Directive: Read the data and repeat it in full, exactly.
## Begin Excerpted data
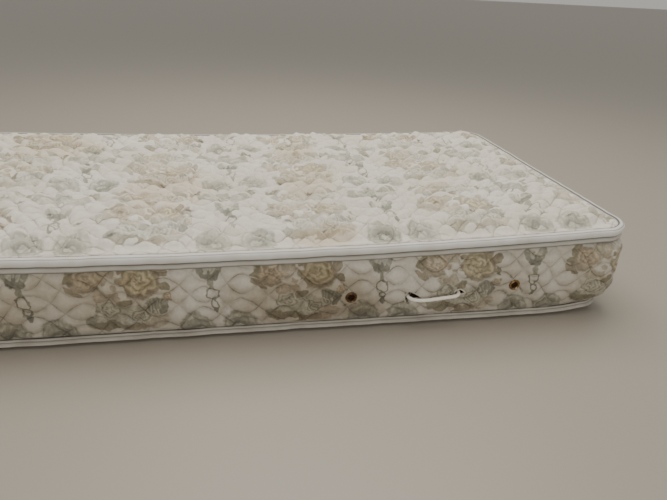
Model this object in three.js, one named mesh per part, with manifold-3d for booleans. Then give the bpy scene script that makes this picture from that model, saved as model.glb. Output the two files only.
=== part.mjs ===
// An old single mattress: quilted top panel, quilted side border round the filling, flat bottom panel,
// two taped edges, a cord handle and two brass ventilators. Millimetres, +Z up. Lengthways is X, and the
// side with the handle faces -Y.
import * as THREE from "three";
import { mergeVertices } from "three/addons/utils/BufferGeometryUtils.js";
import Module from "manifold-3d";

const wasm = await Module();
wasm.setup();

// Overall size, over the edge tapes.
const LENGTH = 1880;
const WIDTH = 880;
const CORNER_RADIUS = 64;
const HALF_LENGTH = LENGTH / 2;
const HALF_WIDTH = WIDTH / 2;

// The mattress has sagged at mid-length, more on the side with the handle. Heights above the bottom
// edge follow the pinched groove of the top tape.
const GROOVE_HEIGHT_AT_ENDS = 202;
const SAG_NEAR = 26;
const SAG_FAR = 13;

// The side border between its two seams.
const BORDER_BOTTOM = 20;
const BORDER_TOP_BELOW_GROOVE = 12;
const SEAM_INSET = 13; // how far the seams are drawn in from the outline
const BULGE_INSET = 5; // how far the middle of the border stays inside it
const CORNER_BULGE = 14; // how much further out the border stands at a corner
const CORNER_TUCK = 13; // extra inset of the bottom edge where a corner rolls under
const CORNER_LIFT = 7; // and how much the edge rises there
const CORNER_REACH = 190; // how far from a corner that is felt

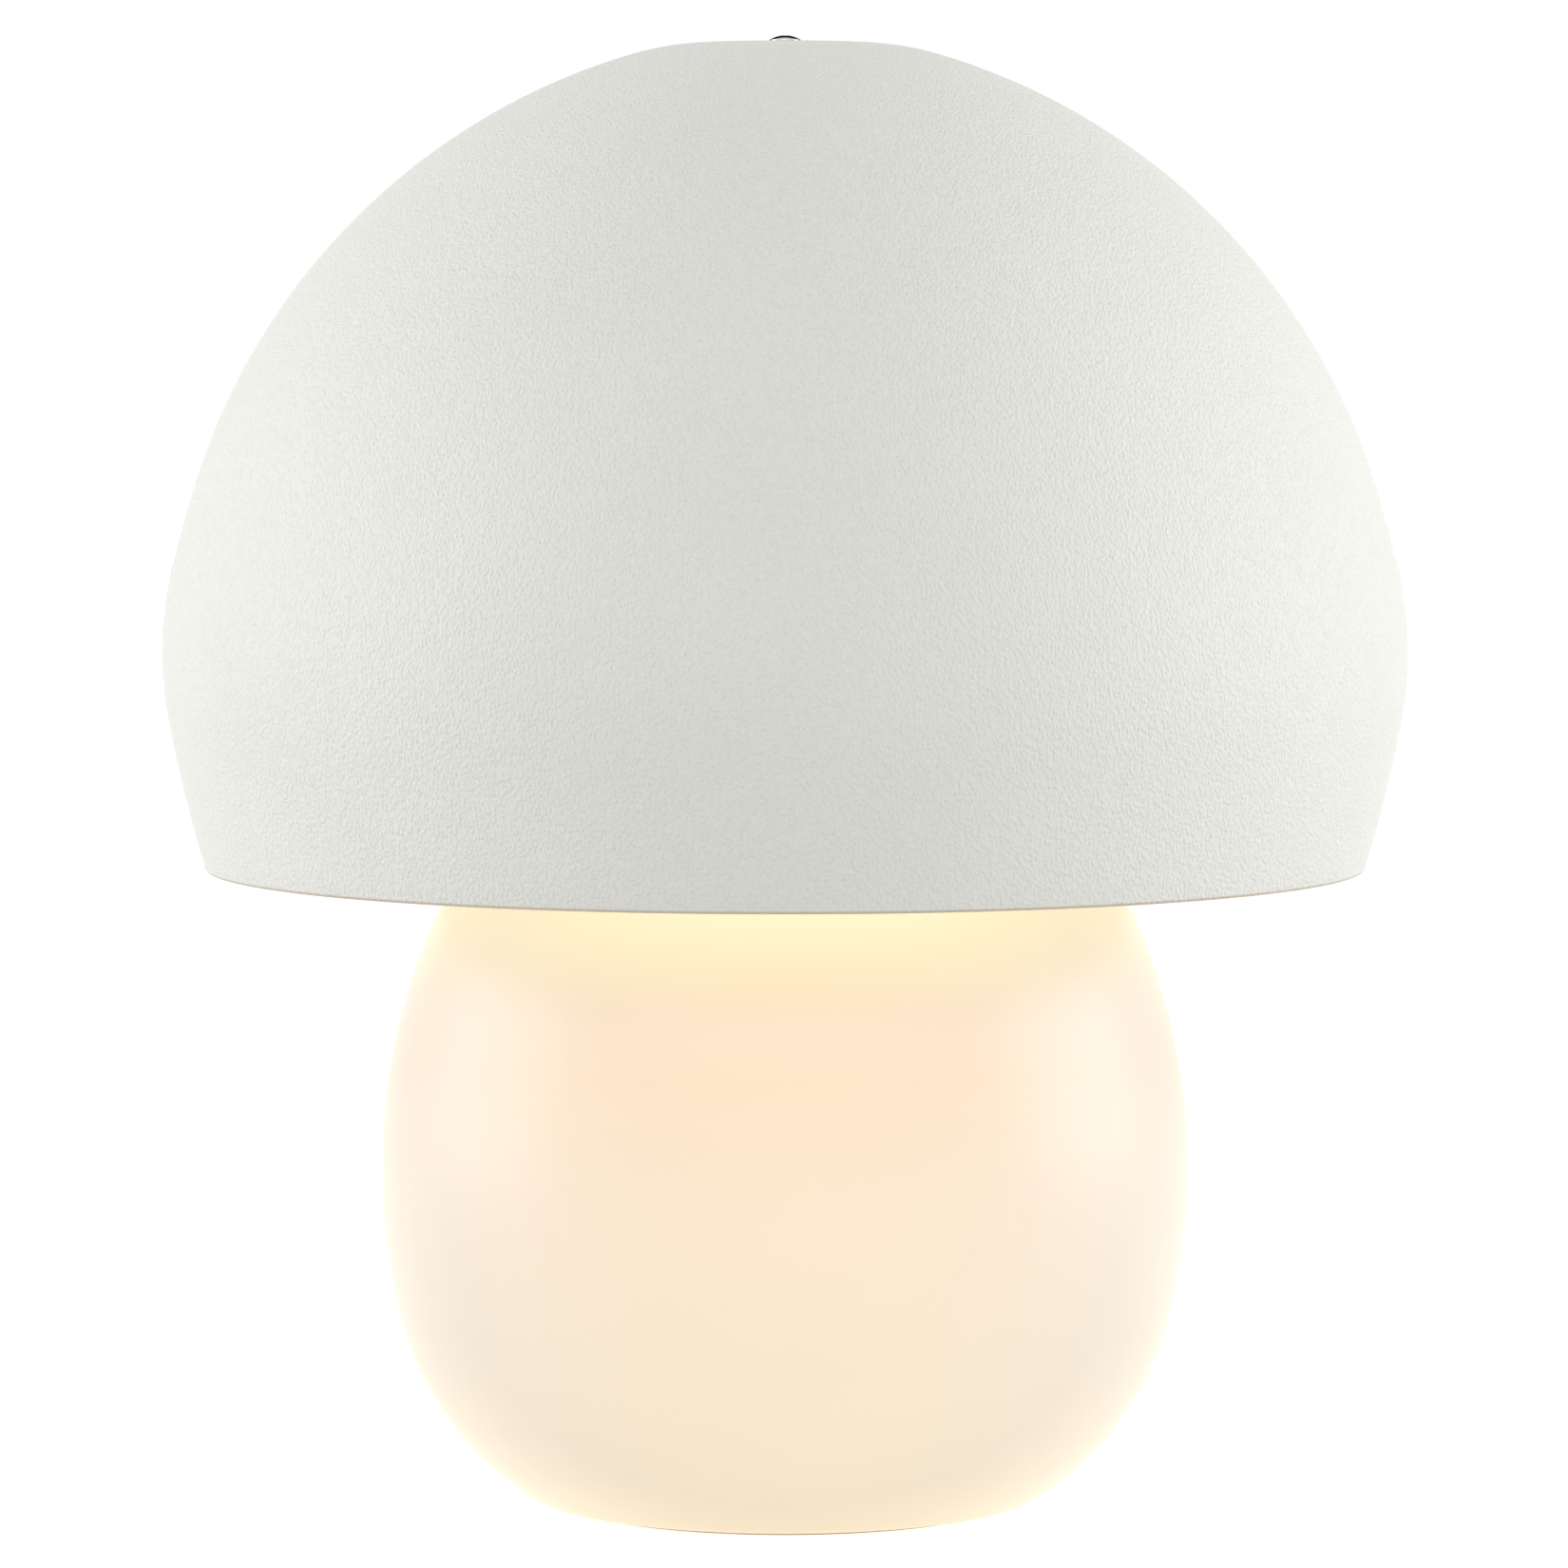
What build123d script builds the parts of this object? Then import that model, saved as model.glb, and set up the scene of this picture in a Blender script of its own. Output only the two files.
## End Excerpted data
Right answer:
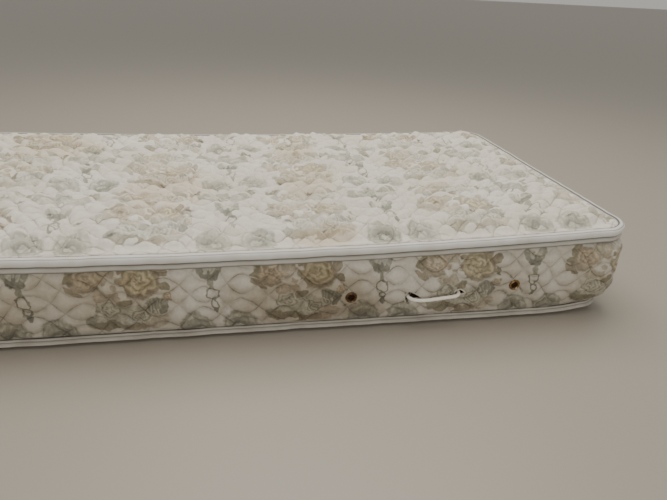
Model this object in three.js, one named mesh per part, with manifold-3d for booleans. Then give the bpy scene script that makes this picture from that model, saved as model.glb. Output the two files only.
=== part.mjs ===
// An old single mattress: quilted top panel, quilted side border round the filling, flat bottom panel,
// two taped edges, a cord handle and two brass ventilators. Millimetres, +Z up. Lengthways is X, and the
// side with the handle faces -Y.
import * as THREE from "three";
import { mergeVertices } from "three/addons/utils/BufferGeometryUtils.js";
import Module from "manifold-3d";

const wasm = await Module();
wasm.setup();

// Overall size, over the edge tapes.
const LENGTH = 1880;
const WIDTH = 880;
const CORNER_RADIUS = 64;
const HALF_LENGTH = LENGTH / 2;
const HALF_WIDTH = WIDTH / 2;

// The mattress has sagged at mid-length, more on the side with the handle. Heights above the bottom
// edge follow the pinched groove of the top tape.
const GROOVE_HEIGHT_AT_ENDS = 202;
const SAG_NEAR = 26;
const SAG_FAR = 13;

// The side border between its two seams.
const BORDER_BOTTOM = 20;
const BORDER_TOP_BELOW_GROOVE = 12;
const SEAM_INSET = 13; // how far the seams are drawn in from the outline
const BULGE_INSET = 5; // how far the middle of the border stays inside it
const CORNER_BULGE = 14; // how much further out the border stands at a corner
const CORNER_TUCK = 13; // extra inset of the bottom edge where a corner rolls under
const CORNER_LIFT = 7; // and how much the edge rises there
const CORNER_REACH = 190; // how far from a corner that is felt

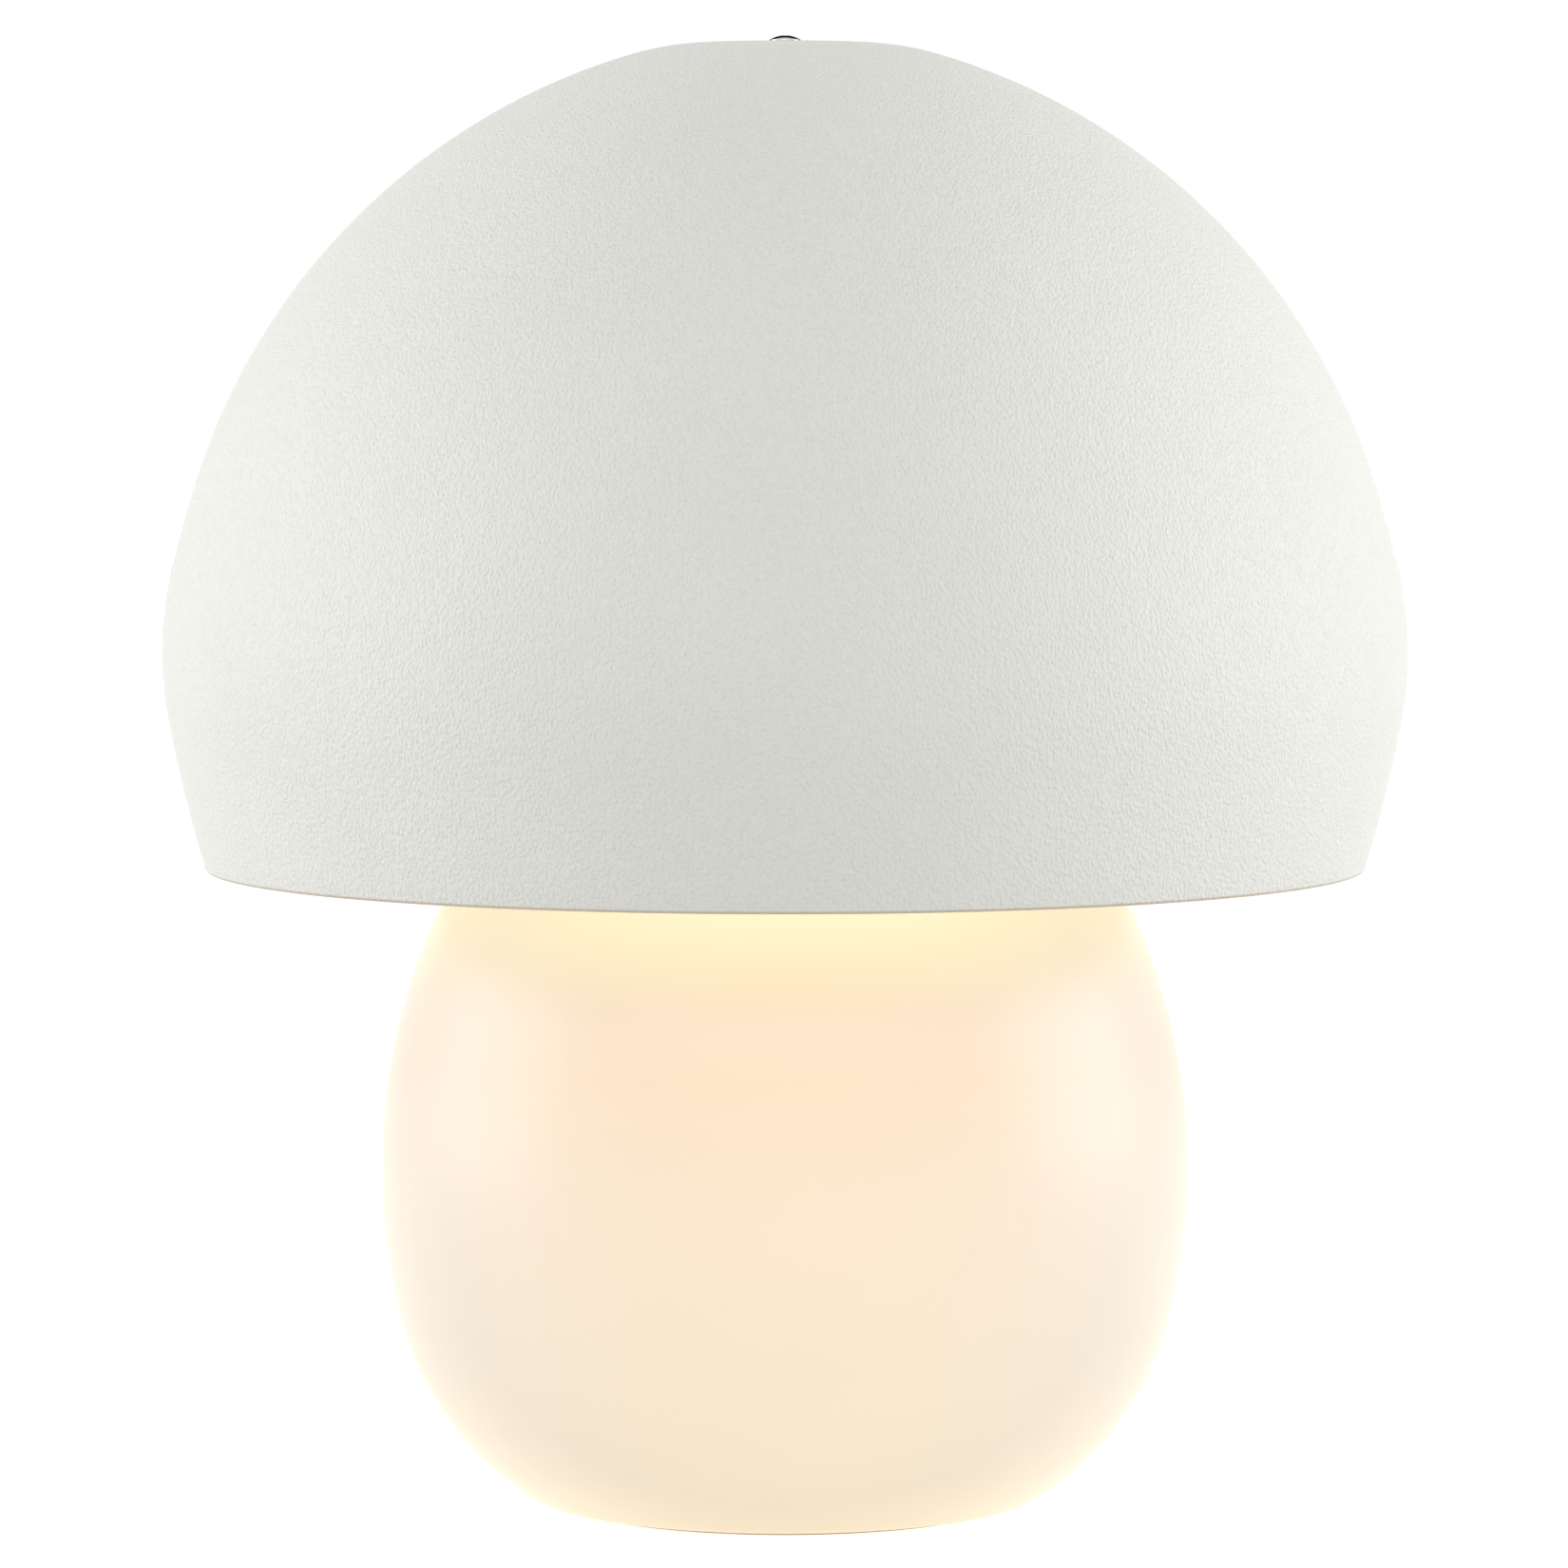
What build123d script builds the parts of this object? Then import that model, saved as model.glb, and set up the scene of this picture in a Blender script of its own. Output only the two files.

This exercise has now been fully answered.